В кухне у них на стенке висит зеркало, старое. Купили трюмо, а это куда девать? Крутили, вертели, повесили над кухонным столом. Хорошо получилось. Маша встала у плиты, отсюда себя хорошо в зеркало видно. Фигура у нее, конечно, не современная. У нее и грудь большая, и попа есть, но и талия тоже. Ноги тяжеловатые, но пряменькие-пряменькие, нож между колен не просунешь. Ступня с крутым подъемом, носочек вытянешь – блеск. Кожа у нее хорошая. Но не шелк, а бархат. Белая с розовым оттенком. А когда загар схватится, то так нежно-нежно желтеет. Еще живот у нее красивый. Такой весь овальный с глубоким пупком. На всем теле ни одного прыщика сроду… Конечно, лицо у нее хуже. Рот большой, мясистый, впрочем, некоторым нравится! Накусаешь губы, и не надо помады. Ценно. Вот глаза, правда, небольшие. Долбленые, как говорит бабка, в смысле глубоко сидящие. Но если положить синий тон на веки, а карандашом удлинить уголки на виски, то получается ничего себе разрезик. Египетский. Стильный. Маша много раз думала: а что бы не было косметики, как не было раньше? Мать говорит – обходились пудрой и помадой. Ну, это, может, и не так: кто обходился, а кто и нет. Материны слова на веру брать нельзя. Но сейчас, конечно, все равно много больше. И блеск, и тени, и тушь импортная. В общем, если за собой следить, не пропадешь. Вот что у нее высший класс – волосы. Не сеченые, пышные, как меховая шапка. Ничего с ними не надо делать, носи как есть. Цвет тоже натуральный, называется helidraun.
Маша повернулась к зеркалу спиной. Хороший поворот, сексапильный. Нет, и думать нечего. Она стоит таких денег. А значит, надо их получить. Она не идиотка, чтоб знать, где ее ждут сто рублей за раз, и не воспользоваться.
Мать вышла заспанная, не могла рукой найти выключатель в уборной.
– Что голяком стоишь?
– Значит, надо, – сказала Маша.
– Черти тебя носят!
Мать захлопнула за собой дверь в уборной и стукнула крышкой, а Маша подумала, что, когда она накопит денег, она сроду с матерью жить не будет. Еще чего! Она вообще уедет в Прибалтику. Конечно, там русских не любят, но, с другой стороны, она против их
женщин выигрывает. Тут вопросов нет, так что купит на взморье квартиру, а там будет видно… Замуж – не замуж… Когда у нее будут деньги, и разговор пойдет на деньги.

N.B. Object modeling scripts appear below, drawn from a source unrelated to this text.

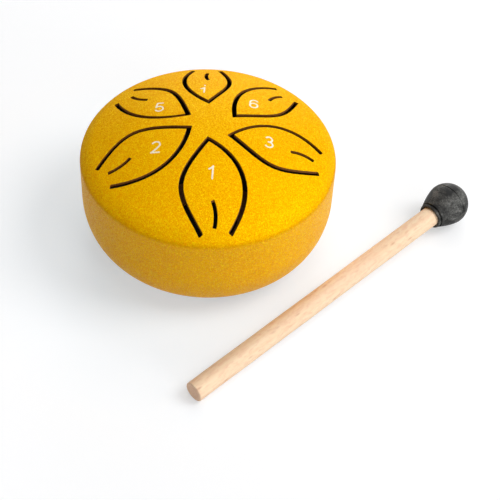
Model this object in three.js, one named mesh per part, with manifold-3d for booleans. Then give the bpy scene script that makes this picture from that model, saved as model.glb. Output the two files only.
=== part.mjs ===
// Small six-note steel tongue drum with its mallet, in millimetres, +Z up.
// The drum stands on three rubber feet and the mallet lies on the same floor beside it.
// The drum's axis is x = 0, y = 0 while the set is built; at the end the whole set is moved so
// that the origin is the middle of its footprint, on the floor.
import * as THREE from "three";
import { mergeVertices } from "three/addons/utils/BufferGeometryUtils.js";
import Module from "manifold-3d";

const wasm = await Module();
wasm.setup();

// Outline of the drum's body, without its feet
const drumRadius = 40;
const crownHeight = 42.2;
const crownDrop = 7.8; // from the middle of the crown down to where the shoulder starts to bend
const crownPower = 2.14; // 2 is a plain bowl, more is flatter in the middle
const shoulderRadius = 8.2;
const baseCurveReach = 10.1; // how far the wall draws in towards the flat base
const baseCurveRise = 15.5; // height of the flat base's edge curve
const sheet = 1.2; // steel sheet of both shells

// Joint of the two shells: the lower one's rim steps in and stands up inside the upper one's skirt
const seamHeight = 18.4;
const seamGap = 0.3;
const lapRise = 4.5;
const lapClearance = 0.3;
const lapStep = 2; // height over which the lower wall steps in

// Sound hole in the middle of the base
const soundHoleRadius = 10;

// Stick-on feet
const footCount = 3;
const footRadius = 4.6;
const footHeight = 2;
const footEase = 0.5;
const footRing = 24; // radius on which the feet stand
const footFilm = 0.3; // adhesive film between a foot and the base

// Tongues. Each has a pointed tip near the drum's axis and an open root towards the rim.
// tipRadius and tipAngle place the tip, heading is the way the tongue runs out to its root, and
// rootInset is the distance from the root's middle to the drum's wall. Angles are in degrees,
// anticlockwise from +X seen from above. A shorter tongue has a higher note.
const tongues = [
  { tipRadius: 5.9, tipAngle: -89, heading: -82, rootInset: 2.4 },
  { tipRadius: 6.1, tipAngle: -168, heading: -146, rootInset: 4.5 },
  { tipRadius: 7.7, tipAngle: -28, heading: -5, rootInset: 4.8 },
  { tipRadius: 8.5, tipAngle: 143, heading: 147, rootInset: 6.2 },
  { tipRadius: 9.4, tipAngle: 36, heading: 49.6, rootInset: 6.3 },
  { tipRadius: 11.7, tipAngle: 94.4, heading: 95, rootInset: 5.2 },
];
const legSlit = 1.3; // width of the slit round a tongue
const rootGap = 8.6; // between the middles of the two slits at the root
// Handles of the two curves that run from tip to root, as shares of the tongue's length:
// along it, then to the side. The first leg is the one on the clockwise side.
const clockwiseHandles = [0.456, -0.333, 0.511, -0.388];
const counterHandles = [0.147, 0.181, 0.516, 0.502];

// Short bowed tuning slit near each root
const tuneSlit = 1.1;
const tuneLengthShare = 0.26;
const tuneToRoot = 5.7; // from the slit's middle to the root
const tuneBow = 0.65;

// Mallet
const stickRadius = 3.25;
const stickEase = 0.35;
const stickShow = 104.8; // bare stick from its tail to the head's mouth
const headRadius = 7;
const headMouthToBall = 7.6; // from the mouth to the centre of the round end
const mouthLip = 0.75; // rubber left round the socket at the mouth
const lipLength = 0.8;
const lipGroove = 0.35;
const socketDepth = 10.5;
const socketClearance = 0.3;
const seamGrooveFromEnd = 3.2; // moulding groove round the far end
const seamGrooveDepth = 0.22;
const tailPlace = new THREE.Vector2(0.75, -70.7);
const malletHeading = 45.8;

// Facets
const drumFacets = 60;
const malletFacets = 32;
const footFacets = 20;
const legSteps = 11;
const tuneSteps = 5;

const degrees = Math.PI / 180;
const baseLevel = footHeight + footFilm; // height of the drum's flat base over the floor

// Materials
const paint = () => new THREE.MeshStandardMaterial({ color: 0xe9ab12, roughness: 0.42, metalness: 0.55 });
const wood = () => new THREE.MeshStandardMaterial({ color: 0xf2cfa0, roughness: 0.6, metalness: 0 });
const rubber = () => new THREE.MeshStandardMaterial({ color: 0x2b2b2b, roughness: 0.7, metalness: 0 });

function point(r, z) {
  return new THREE.Vector2(r, z);
}

// A solid for cutting and joining, from a closed three.js geometry
function toSolid(geometry) {
  const bare = geometry.clone();
  bare.deleteAttribute("normal");
  bare.deleteAttribute("uv");
  const merged = mergeVertices(bare, 1e-4);
  const corners = merged.index.array;
  const kept = [];
  for (let i = 0; i < corners.length; i += 3) {
    const [a, b, c] = [corners[i], corners[i + 1], corners[i + 2]];
    if (a !== b && b !== c && c !== a) kept.push(a, b, c); // a revolve leaves flat corners on its axis
  }
  return new wasm.Manifold(
    new wasm.Mesh({
      numProp: 3,
      vertProperties: new Float32Array(merged.attributes.position.array),
      triVerts: new Uint32Array(kept),
    }),
  );
}

function toGeometry(solid) {
  const mesh = solid.getMesh();
  const geometry = new THREE.BufferGeometry();
  geometry.setAttribute("position", new THREE.BufferAttribute(new Float32Array(mesh.vertProperties), 3));
  geometry.setIndex(new THREE.BufferAttribute(new Uint32Array(mesh.triVerts), 1));
  geometry.computeVertexNormals();
  return geometry;
}

// Revolves a profile of (radius, height) about +Z
function revolve(profile, facets) {
  return new THREE.LatheGeometry(profile, facets).rotateX(Math.PI / 2);
}

function namedMesh(name, geometry, material) {
  const mesh = new THREE.Mesh(geometry, material);
  mesh.name = name;
  return mesh;
}

// Slope angle of the crown at a radius, and the radius where the shoulder's arc meets the crown
function crownSlope(r, edge) {
  return Math.atan((crownDrop * crownPower * Math.pow(r / edge, crownPower - 1)) / edge);
}

function findCrownEdge() {
  let edge = drumRadius - shoulderRadius;
  for (let i = 0; i < 20; i++) {
    edge = drumRadius - shoulderRadius + shoulderRadius * Math.sin(crownSlope(edge, edge));
  }
  return edge;
}

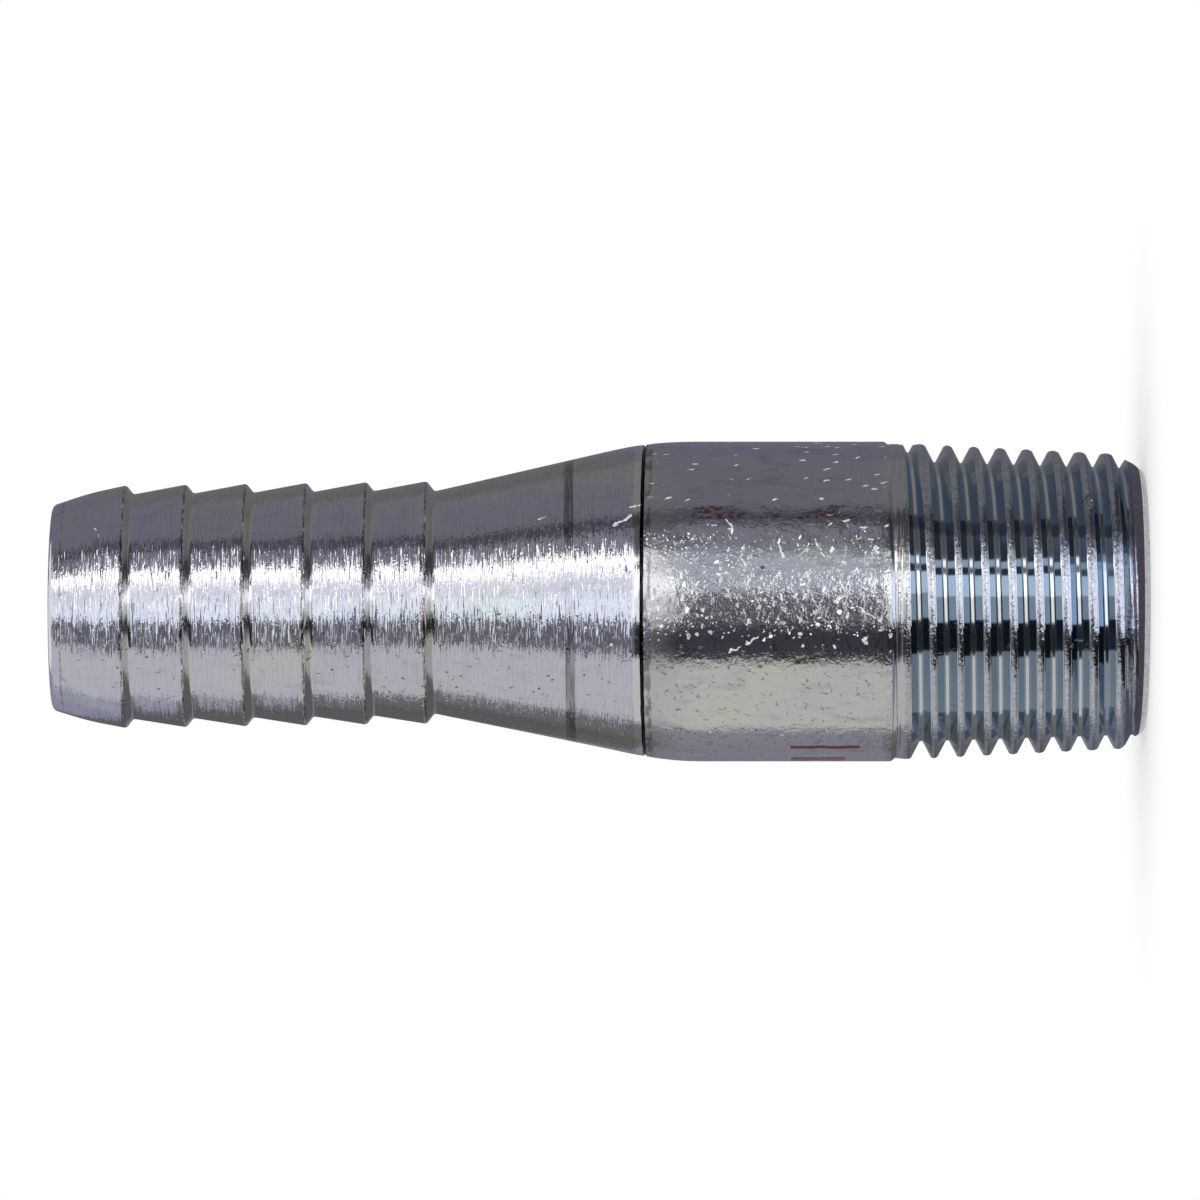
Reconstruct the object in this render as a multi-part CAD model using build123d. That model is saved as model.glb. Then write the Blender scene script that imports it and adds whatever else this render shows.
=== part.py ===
from build123d import *

import os
from math import ceil, cos, pi, radians, sin, tan

# Hose tail, turned from one length of steel tube: hose barbs at one end, a taper pipe thread at
# the other, raw tube between them. It stands on its threaded end. +Z points to the barbed end,
# and the origin is on the axis, in the plane of the threaded end's face. Millimetres and degrees.

# Thread: right-hand taper pipe thread, size 1/2
threads_per_inch = 14
thread_angle = 55.0
gauge_diameter = 20.955  # over the crests, in the gauge plane
gauge_height = 8.2  # of the gauge plane above the threaded end's face
thread_depth = 1.08  # in the gauge plane
root_taper = 1 / 16  # on diameter
crest_taper = 1 / 10  # on diameter: the crests are cut back more towards the small end
root_flat = 0.2
thread_length = 15.3  # of thread cut to its full depth
runout_turns = 1.0  # of thread that fades out above it

# Threaded end
end_chamfer_depth = 1.17  # from the crests down to the end face's edge, on radius
end_chamfer_angle = 38.0  # from the axis

# Tube, left raw between the thread and the swage
tube_stands_out = 0.5225  # beyond the gauge diameter, on radius
tube_wall = 3.1
body_length = 12.9  # from the step above the thread to where the swage starts

# Collar: the turned land between the thread and the raw tube
collar_cut = 0.16  # below the raw tube, on radius
collar_land = 0.3  # clear of the thread's run-out
step_angle = 36.0  # from the axis

# Swage: the tube drawn down to the tail
swage_round = 25.5
cone_half_angle = 12.2
bore_round = 8.0

# Seam: the step where the turning tool left the raw tube, cut a little out of true
seam_rise = 3.7  # above the top of the straight body
seam_width = 0.26
seam_depth = 0.15
seam_tilt = 1.9

# Barbs
barb_count = 6
barb_pitch = 4.13
barb_crest_diameter = 16.7
barb_depth = 0.625  # from crest to valley, on radius
barb_back_angle = 52.0  # of the steep flank, from the axis
crest_round = 0.3
undercut = 0.075  # of the cone's foot below the valleys, on radius

# Nose
nose_length = 5.05  # from the last crest to the end face
nose_drop = 1.32  # from the crests to the end face's edge, on radius
nose_crown = 0.15  # how far the lead-in ramp bows out from a straight one
nose_break = 0.3  # of the outer edge, equal both ways
nose_wall = 1.53
bore_break = 0.3  # both mouths of the bore

# The thread groove's cutter
cutter_stand_off = 0.4  # how far it reaches outside the crests
cutter_exit = 0.1  # how far its root has risen above the crests at the end of the run-out
cutter_points = 16  # along each edge of a half turn

thread_pitch = 25.4 / threads_per_inch
gauge_radius = gauge_diameter / 2
body_radius = gauge_radius + tube_stands_out
body_bore_radius = body_radius - tube_wall
collar_radius = body_radius - collar_cut
crest_radius = barb_crest_diameter / 2
root_radius = crest_radius - barb_depth
cone_root_radius = root_radius - undercut
nose_radius = crest_radius - nose_drop
tail_bore_radius = nose_radius - nose_wall

# Heights above the threaded end's face, in order
groove_foot_height = -thread_pitch
runout_height = thread_length + runout_turns * thread_pitch
step_height = runout_height + collar_land
body_foot_height = step_height + (body_radius - collar_radius) / tan(radians(step_angle))
swage_height = body_foot_height + body_length
seam_height = swage_height + seam_rise
cone_corner_height = swage_height + swage_round * tan(radians(cone_half_angle) / 2)


def cone_height(radius):
    """Height at which the swage's outer cone has this radius."""
    return cone_corner_height + (body_radius - radius) / tan(radians(cone_half_angle))


def back_run(from_radius):
    """Length along the axis of a barb's steep flank that starts at this radius."""
    return (crest_radius - from_radius) / tan(radians(barb_back_angle))


first_crest_height = cone_height(cone_root_radius) + back_run(cone_root_radius)
last_crest_height = first_crest_height + (barb_count - 1) * barb_pitch
top_height = last_crest_height + nose_length


def thread_crest_radius(height):
    return gauge_radius + (height - gauge_height) * crest_taper / 2


def thread_root_radius(height):
    return gauge_radius - thread_depth + (height - gauge_height) * root_taper / 2


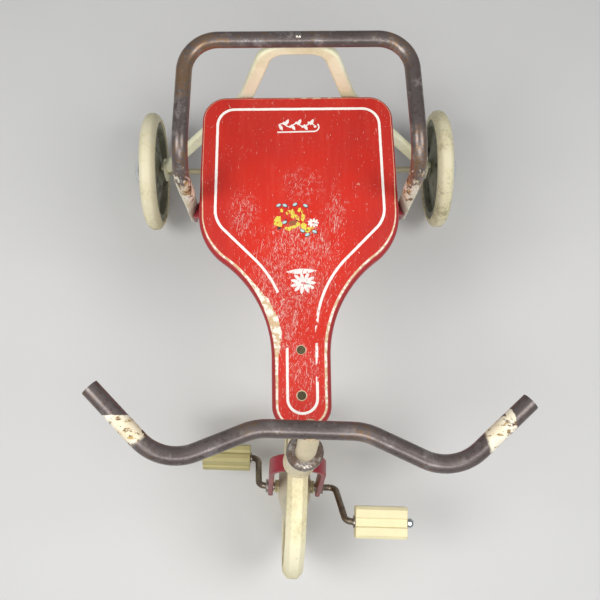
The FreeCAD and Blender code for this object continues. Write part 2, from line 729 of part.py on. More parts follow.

Мать вышла, пришла к ней, смотрит.
– Ну, что выставилась? Окно-то не задернуто…
– Пусть смотрит, кто не спит, – сказала Маша. – Пусть тому повезет.
– У меня фигура смолоду была лучше, – сказала мать.
– Прямо-таки! – возмутилась Маша.
Мать дает! Сняла ночную рубашку и голая стала рядом. Маша брезгливо отодвинулась, она чужую голость терпеть не может.